Data provided:
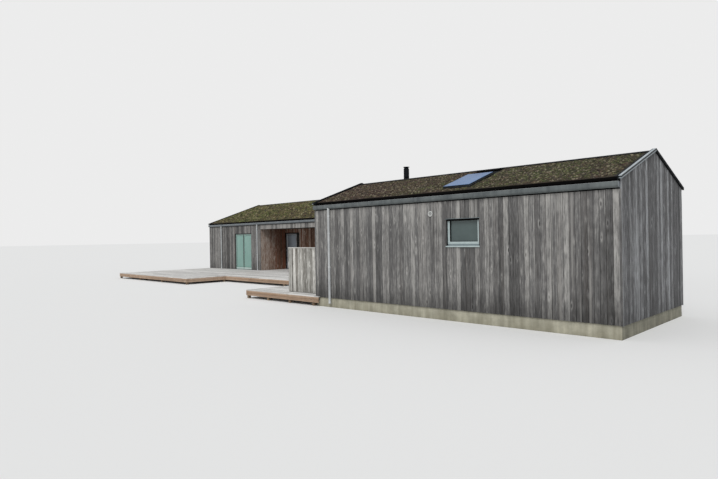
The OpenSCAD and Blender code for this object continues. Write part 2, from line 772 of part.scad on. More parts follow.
module porch_door_frame() color([0.2, 0.21, 0.22]) site() {
    door_frame(porch_x, porch_x + porch_door_w, porch_frame_y);
    box(porch_mullion_x, porch_mullion_x + jamb_w, porch_frame_y, porch_frame_y + jamb_t,
        plinth_h + sill_h, plinth_h + door_h - jamb_w);
    box(porch_mullion_x - stop_w, porch_mullion_x, porch_frame_y + leaf_t + leaf_gap,
        porch_frame_y + jamb_t, plinth_h + sill_h, plinth_h + door_h - jamb_w);
    frame_hinge(porch_hinge_x, porch_frame_y - hinge_out, 1);
}

module porch_leaf() color([0.6, 0.65, 0.67]) site() {
    leaf(porch_leaf_x0, porch_leaf_x1, porch_frame_y);
    leaf_hinge(porch_hinge_x, porch_frame_y - hinge_out, 1);
    lever_handle(porch_leaf_x1 - stile_w / 2, porch_frame_y, -1);
}

module porch_leaf_glass() color([0.6, 0.67, 0.7, 0.7]) site()
    leaf_pane(porch_leaf_x0, porch_leaf_x1, porch_frame_y);

module porch_side_glass() color([0.12, 0.14, 0.15, 0.7]) site()
    box(porch_mullion_x + jamb_w, porch_x + porch_door_w - jamb_w,
        porch_frame_y + leaf_t / 2 - 12, porch_frame_y + leaf_t / 2 + 12, plinth_h + sill_h,
        plinth_h + door_h - jamb_w);

// Flue and vent

module flue() color([0.08, 0.09, 0.1]) site() translate([flue_x, rear_y + flue_in, 0]) {
    flue_top = roof_z(rear_w / 2) + flue_over_ridge;
    neck = 90;
    translate([0, 0, under_z(flue_in)])
        cylinder(d = flue_d, h = flue_top - neck - under_z(flue_in));
    translate([0, 0, flue_top - neck]) cylinder(d = flue_d * 0.7, h = neck - 12);
    translate([0, 0, flue_top - 12]) cylinder(d = flue_d * 1.3, h = 12);
}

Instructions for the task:
Return all the data above once more, precisely as given.

Answer to the exercise:
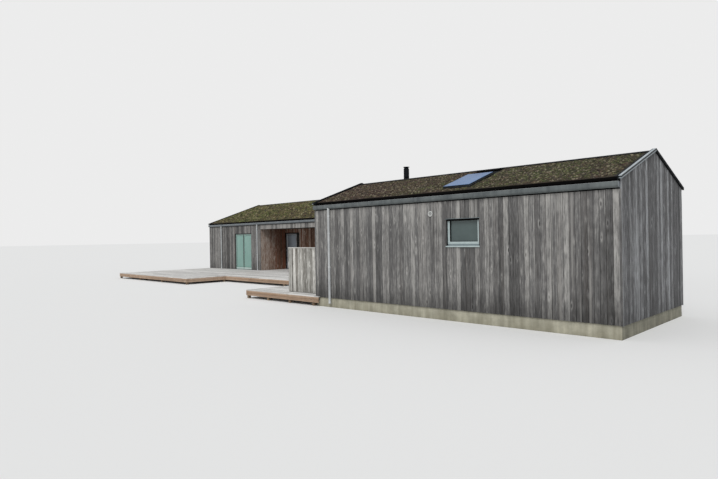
The OpenSCAD and Blender code for this object continues. Write part 2, from line 772 of part.scad on. More parts follow.
module porch_door_frame() color([0.2, 0.21, 0.22]) site() {
    door_frame(porch_x, porch_x + porch_door_w, porch_frame_y);
    box(porch_mullion_x, porch_mullion_x + jamb_w, porch_frame_y, porch_frame_y + jamb_t,
        plinth_h + sill_h, plinth_h + door_h - jamb_w);
    box(porch_mullion_x - stop_w, porch_mullion_x, porch_frame_y + leaf_t + leaf_gap,
        porch_frame_y + jamb_t, plinth_h + sill_h, plinth_h + door_h - jamb_w);
    frame_hinge(porch_hinge_x, porch_frame_y - hinge_out, 1);
}

module porch_leaf() color([0.6, 0.65, 0.67]) site() {
    leaf(porch_leaf_x0, porch_leaf_x1, porch_frame_y);
    leaf_hinge(porch_hinge_x, porch_frame_y - hinge_out, 1);
    lever_handle(porch_leaf_x1 - stile_w / 2, porch_frame_y, -1);
}

module porch_leaf_glass() color([0.6, 0.67, 0.7, 0.7]) site()
    leaf_pane(porch_leaf_x0, porch_leaf_x1, porch_frame_y);

module porch_side_glass() color([0.12, 0.14, 0.15, 0.7]) site()
    box(porch_mullion_x + jamb_w, porch_x + porch_door_w - jamb_w,
        porch_frame_y + leaf_t / 2 - 12, porch_frame_y + leaf_t / 2 + 12, plinth_h + sill_h,
        plinth_h + door_h - jamb_w);

// Flue and vent

module flue() color([0.08, 0.09, 0.1]) site() translate([flue_x, rear_y + flue_in, 0]) {
    flue_top = roof_z(rear_w / 2) + flue_over_ridge;
    neck = 90;
    translate([0, 0, under_z(flue_in)])
        cylinder(d = flue_d, h = flue_top - neck - under_z(flue_in));
    translate([0, 0, flue_top - neck]) cylinder(d = flue_d * 0.7, h = neck - 12);
    translate([0, 0, flue_top - 12]) cylinder(d = flue_d * 1.3, h = 12);
}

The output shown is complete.